Ferdinand Bauer (Austrian, 1760-1826), Bouquet

  • $ 185,000.00

Ferdinand Bauer (Austrian, 1760-1826)
Watercolor on paper

Ferdinand Bauer was born in Feldsberg, Austria, he was one of seven children.  Ferdinand inherited his artistic abilities from his father Lucas Bauer, a court painter for the Princes of Lichtenstein and primarily known through his religious paintings. Lucas died when Ferdinand was two years old but his influence remained of great importance to the young man which we learn from a biography of Ferdinand written in 1843: “in his earliest youth, Ferdinand copied plants and birds from the designs of his late parents, but soon took up painting from nature, and followed her as his chief guide throughout life.” (Lhotsky, J. “Biographical sketch of Ferdinand Bauer” London journal of botany, 1843, 106 – 113).  

The Bauer boys trained under Norbert Boccius at the Feldsberg monastery.  Under Boccius’ care, the Bauer brothers learned the tandem pursuit of art and science based on the nascent Linnaean system of classification. Notably, Lhotsky wrote that around 1775 Ferdinand contributed “miniature delineations of plants from nature… the greater part of a collection, which, consisting of 16 volumes in folio.” The title of the volumes acknowledged his contributions, as well as those of his brothers, Norbert Bossio Collectas et a Josepho, Francisco et Ferdinando Bauer pictas.  Fresh from the praise of their work, both Ferdinand and Franz moved to Vienna to work for Baron Nicolaus von Jacquin, professor of botany at Vienna University and director of the University botanic garden. Jacquin employed the Bauer brothers to contribute illustrations for his Icones Plantarum Rariorum (1751-1793). Ferdinand’s fine work caught the attention of Dr. John Sibthorp who then brought the young artist with him to Greece to assist in illustrating his book on Greek botany, Flora Gracea.

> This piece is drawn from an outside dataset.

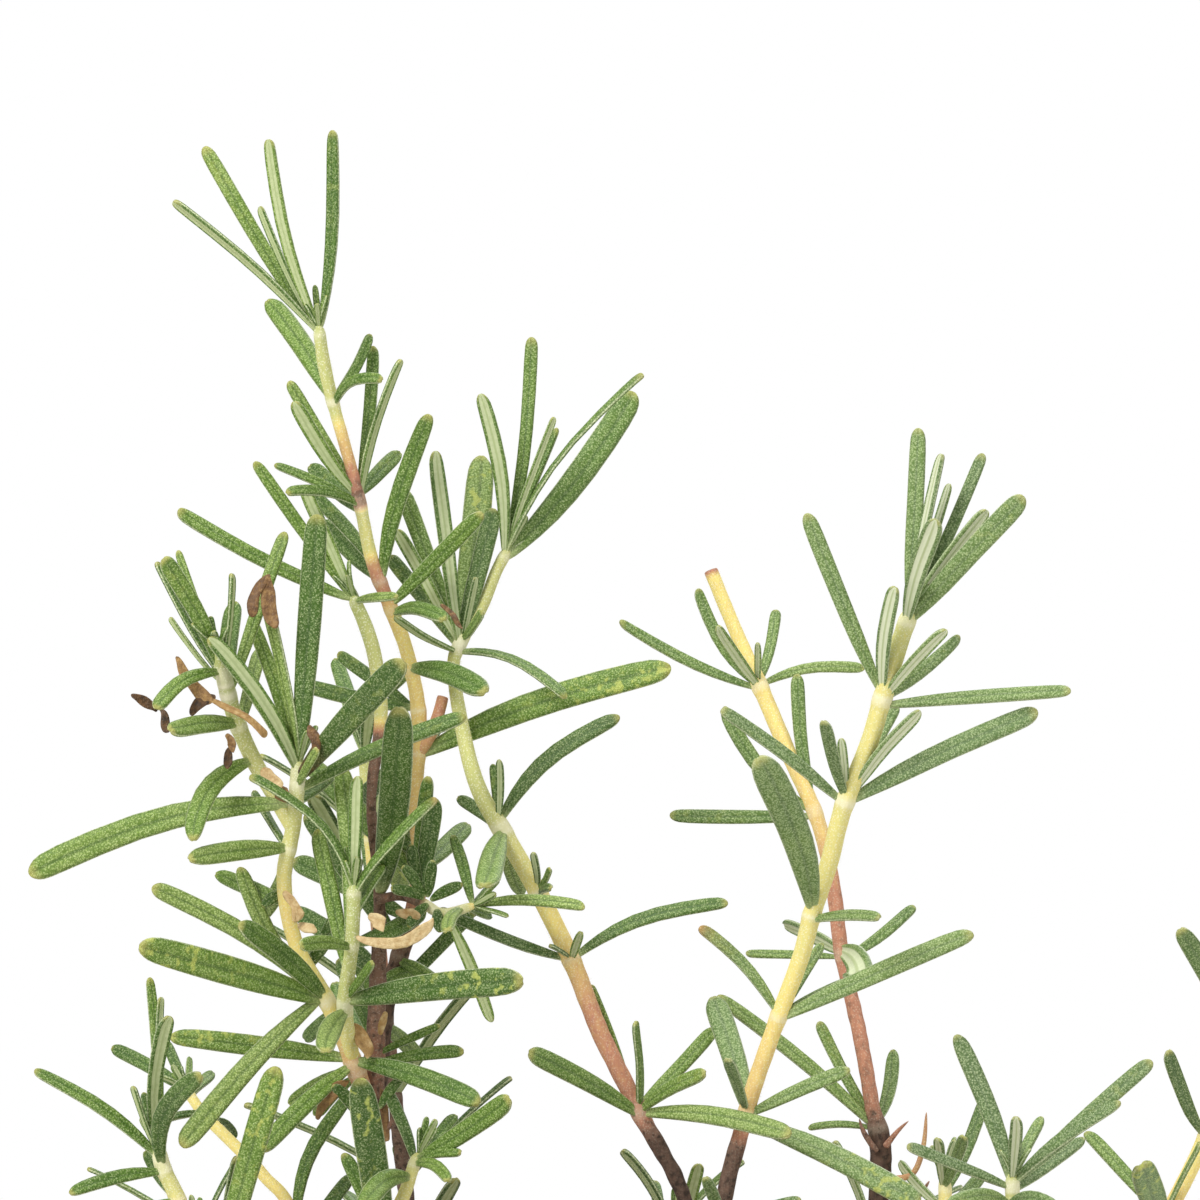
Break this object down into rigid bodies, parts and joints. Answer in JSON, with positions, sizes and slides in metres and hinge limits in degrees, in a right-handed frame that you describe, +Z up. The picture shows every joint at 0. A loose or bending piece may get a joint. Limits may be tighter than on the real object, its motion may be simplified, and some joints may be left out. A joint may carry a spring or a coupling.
{
  "type": "potted rosemary plant",
  "caption": "Potted rosemary plant with several leafy upright shoots of narrow leaves, growing from soil in a plain round tapered pot.",
  "frame": {"origin": "centre of the pot's flat underside", "axes": "+Z up along the pot's axis; the plant's front, as pictured, faces -Y; +X is to the viewer's right"},
  "size_m": [0.1734, 0.1238, 0.2737],
  "materials": {
    "foliage": "matte green leaves",
    "pot": "matte terracotta coloured plastic",
    "soil": "damp crumbly soil"
  },
  "bodies": {
    "root": {"tall_left_shoot": "foliage", "middle_shoot": "foliage", "right_shoot": "foliage", "cut_shoot": "foliage", "front_left_shoot": "foliage", "low_left_shoot": "foliage", "yellow_stemmed_shoot": "foliage", "low_front_shoot": "foliage", "low_right_shoot": "foliage", "short_right_shoot": "foliage", "edge_shoot": "foliage", "back_left_shoot": "foliage", "back_middle_shoot": "foliage", "back_right_shoot": "foliage", "far_right_shoot": "foliage", "far_left_shoot": "foliage", "left_edge_shoot": "foliage", "front_right_shoot": "foliage", "front_middle_shoot": "foliage", "front_edge_shoot": "foliage", "pot": "pot", "soil": "soil"}
  },
  "joints": []
}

Later, Bauer was one of six draftsmen chosen by Sir Joseph Banks to accompany Matthew Flinders’ circumnavigation of Australia and under the direction of naturalist Robert Brown. His talent was praised by Flinders who wrote in 1802, ““[It] was fortunate for science that two such men as Mr Brown and Mr Bauer have been selected, their application is beyond what I have been accustomed to see.” Bauer remained in Australia after the voyage, returning to England in 1805 and subsequently printing some of his watercolors as Illustrationes Florae Novae Hollandiae from 1806 to 1813.  

The bulk of Bauer’s finished paintings was acquired by the British Admiralty. In 1843 they were transferred to the British Museum together with additional paintings that Robert Brown had bought from Franz Bauer. Most of the sketches, as well as the herbarium and a collection of skins, were acquired by the Austrian Imperial Museum and are now housed in the Natural History Museum in Vienna.